Witness Steve Jobs who, a billion application downloads later, must be wondering if he will catch up Bill Gates in the software wealth stakes before the decade is out.

In honour, I was hoping to bring you a wine that tastes of apple, but this one is pure lemon.

Do you remember the war, sonny Jim?


Rowan Gormley’s Naked bollocks

Monday, June 1st, 2009

Well at first sight, you have to admire a man with cojones the size of decanters.  Rowan Gormley, not content with taking on the mighty Direct Wines (owners of the Laithwaites and Virgin Wines brands) at selling wine, is now considering a legal defence in the light of a provocative press release that Rowan put out on behalf of Naked Wines to which DW took offence.  Offence that was duly passed to their lawyers who promptly threatened to sue his ass.

Rowan’s blog offers the viewpoint of a man on one side of an argument that is undeniably exacerbated by the fact that the Virgin Wines founder left the employ of Direct Wines last summer under a compromise agreement (another word for a cloud).  The word “bollocks” is used to dismiss Direct Wines’ allegations.  Maybe storm in a teacup is better phraseology.

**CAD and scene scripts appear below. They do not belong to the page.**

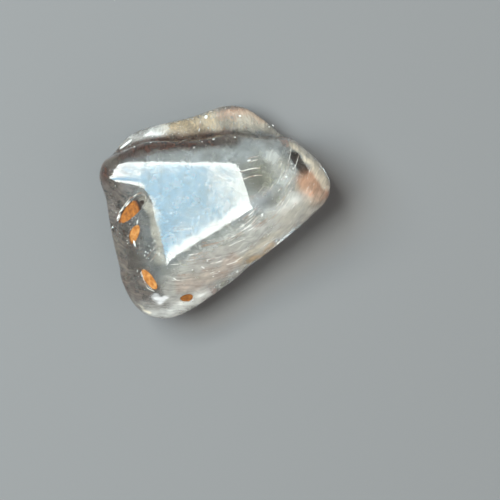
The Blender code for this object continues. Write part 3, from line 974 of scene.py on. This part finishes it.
# The room, darker towards the floor: its colour, and the bright wall's place and light
ROOM_COLOUR = (0.26, 0.25, 0.24, 1.0)
WALL_WAY, WALL_FALL, WALL_LIGHT = -35.0, 55.0, 3.4
world = bpy.data.worlds.new("room")
scene.world = world
world.use_nodes = True
tree = world.node_tree
way = put(tree, "TexCoord", {}).outputs["Generated"]
high = put(tree, "SeparateXYZ", {"Vector": way}).outputs["Z"]
toward_wall = put(tree, "VectorMath", {0: way, 1: facing(WALL_WAY, WALL_FALL)}, operation="DOT_PRODUCT")
wall = rise(tree, toward_wall.outputs["Value"], start=0.70, full=0.95, high=WALL_LIGHT)
room = rise(tree, high, start=0.0, full=0.8, low=0.35)
tree.links.new(combine(tree, "ADD", room, wall), tree.nodes["Background"].inputs["Strength"])
tree.nodes["Background"].inputs["Color"].default_value = ROOM_COLOUR

# The window: a blue pane with white round three of its sides, and a darker bar across it
WINDOW_DISTANCE, WINDOW_WIDTH, WINDOW_LENGTH, WINDOW_POWER = 0.40, 0.286, 0.266, 2.15
WINDOW_WAY, WINDOW_FALL, WINDOW_TURN = 162.2, 31.0, -43.5
PANE_BLUE, PANE_WHITE = (0.39, 0.78, 1.08, 1.0), (1.70, 1.80, 1.75, 1.0)
BAR_AT, BAR_SHADE = 0.395, 0.55
lamp = bpy.data.lights.new("window", "AREA")
lamp.shape = "RECTANGLE"
lamp.size, lamp.size_y = WINDOW_WIDTH, WINDOW_LENGTH
lamp.energy = WINDOW_POWER
lamp.use_nodes = True
tree = lamp.node_tree
spot = put(tree, "NewGeometry", {}).outputs["Parametric"]
split = put(tree, "SeparateXYZ", {"Vector": spot}).outputs
wide, tall = split["X"], split["Y"]
white = rise(tree, tall, start=0.42, full=0.56)
white = combine(tree, "MAXIMUM", white, rise(tree, wide, start=0.28, full=0.18))
white = combine(tree, "MAXIMUM", white, rise(tree, tall, start=0.24, full=0.16))
off_bar = combine(tree, "ABSOLUTE", combine(tree, "SUBTRACT", tall, BAR_AT), 0.0)
bar = rise(tree, off_bar, start=0.035, full=0.010)
bar = combine(tree, "MULTIPLY", bar, rise(tree, wide, start=0.50, full=0.30))
shade = combine(tree, "SUBTRACT", 1.0, combine(tree, "MULTIPLY", bar, BAR_SHADE))
tone = put(tree, "Mix", {"Factor": white}, data_type="RGBA")
tone.inputs["A"].default_value = PANE_BLUE
tone.inputs["B"].default_value = PANE_WHITE
tree.links.new(tone.outputs["Result"], tree.nodes["Emission"].inputs["Color"])
tree.links.new(shade, tree.nodes["Emission"].inputs["Strength"])
window = bpy.data.objects.new("window", lamp)
window.location = Vector(facing(WINDOW_WAY, WINDOW_FALL)) * WINDOW_DISTANCE
turn = Quaternion((0.0, 0.0, 1.0), math.radians(WINDOW_TURN))
window.rotation_euler = (window.location.to_track_quat("Z", "Y") @ turn).to_euler()
scene.collection.objects.link(window)

# The camera: the photograph's scale at the girdle, the middle of its frame, and its height there
PHOTO_PIXELS, MM_PER_PIXEL = 500, 10.0 / 114.0
FRAME_WIDTH = PHOTO_PIXELS * MM_PER_PIXEL * MM
FRAME_CENTRE = Vector((3.0, -3.27, 0.0))
CAMERA_HEIGHT = 0.25
lens = bpy.data.cameras.new("camera")
lens.sensor_width = 36.0
lens.lens = lens.sensor_width * CAMERA_HEIGHT / FRAME_WIDTH
lens.clip_start = 0.005
camera = bpy.data.objects.new("camera", lens)
camera.location = (FRAME_CENTRE - foot) * MM
camera.location.z = CAMERA_HEIGHT + GIRDLE_HEIGHT * MM
scene.collection.objects.link(camera)
scene.camera = camera
scene.view_settings.view_transform = "Standard"
scene.cycles.sample_clamp_indirect = 40.0
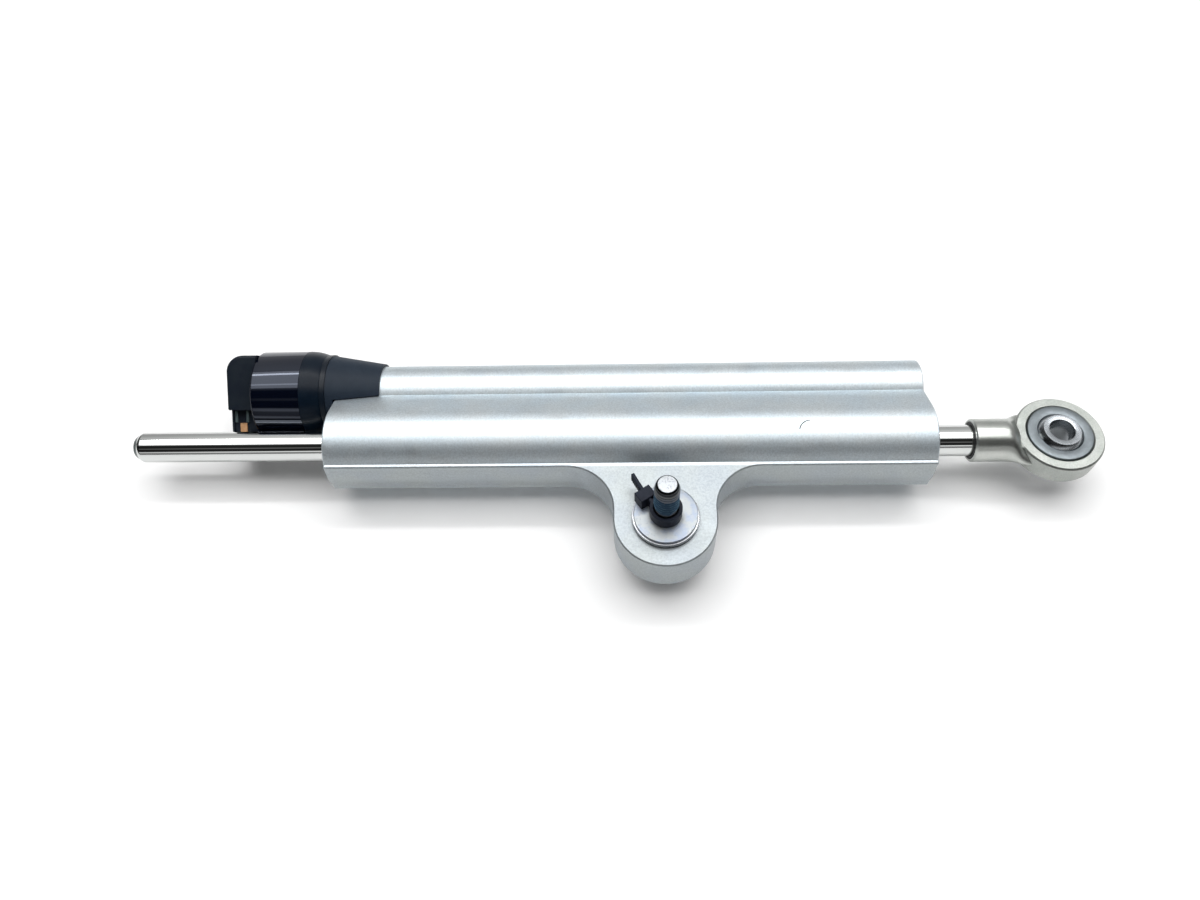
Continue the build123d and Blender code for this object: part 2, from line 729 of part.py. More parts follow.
# Valve sleeve with a ring of ports and an O-ring groove on each side of them
sleeve_outer = valve_bore - seat_gap
with BuildPart() as valve_sleeve:
    revolve(ring_section(tube_plane, sleeve_left, sleeve_right, spring_hole, sleeve_outer), axis=tube_axis)
    revolve(
        ring_section(tube_plane, sleeve_left - overrun, sleeve_right - sleeve_seat, 0, sleeve_bore),
        axis=tube_axis,
        mode=Mode.SUBTRACT,
    )
    port_left = left_port_x - groove_half
    port_right = left_port_x + groove_half
    revolve(ring_section(tube_plane, port_left, port_right, groove_radius, valve_bore), axis=tube_axis, mode=Mode.SUBTRACT)
    for ring_x in (left_port_x - valve_ring_at, left_port_x + valve_ring_at):
        ring_reach = ring_wire + seat_gap
        revolve(
            ring_section(tube_plane, ring_x - ring_reach, ring_x + ring_reach, groove_low, valve_bore),
            axis=tube_axis,
            mode=Mode.SUBTRACT,
        )
    with BuildSketch(Plane.XY.offset(-valve_bore)):
        with Locations((left_port_x, tube_y)):
            Circle(link_radius)
    extrude(amount=2 * valve_bore, mode=Mode.SUBTRACT)
valve_sleeve.part.label = "valve_sleeve"
export_step(valve_sleeve.part, "parts/valve_sleeve.step")

with BuildPart() as sleeve_o_rings:
    for ring_x in (left_port_x - valve_ring_at, left_port_x + valve_ring_at):
        revolve(cord_section(tube_plane, ring_x, valve_bore, ring_wire), axis=tube_axis)
sleeve_o_rings.part.label = "sleeve_o_rings"
export_step(sleeve_o_rings.part, "parts/sleeve_o_rings.step")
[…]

But before you dismiss this as a spat between two former lovers and tell them to grow up and get a life, be aware that this is a business tactic straight from the Virgin playbook (remember Virgin Atlantic/Richard Branson’s long term, bitter and very public fight with BA for example?).  Rowan certainly learned something from his years at Virgin.

Naked Wines needs publicity and hasn’t got a big advertising budget.  If I were Direct Wines, I would shut up and get on with running a successful business and starve Naked of PR oxygen.  Every time they react to one of Gormley’s prods they are adding fuel to his fire.

On the other hand, if I were Rowan Gormley, I would probably continue to aggravate my former employer and provoke whatever reaction I could.  The general public loves an underdog, especially one that looks like it is being grievously mistreated by the older school bully.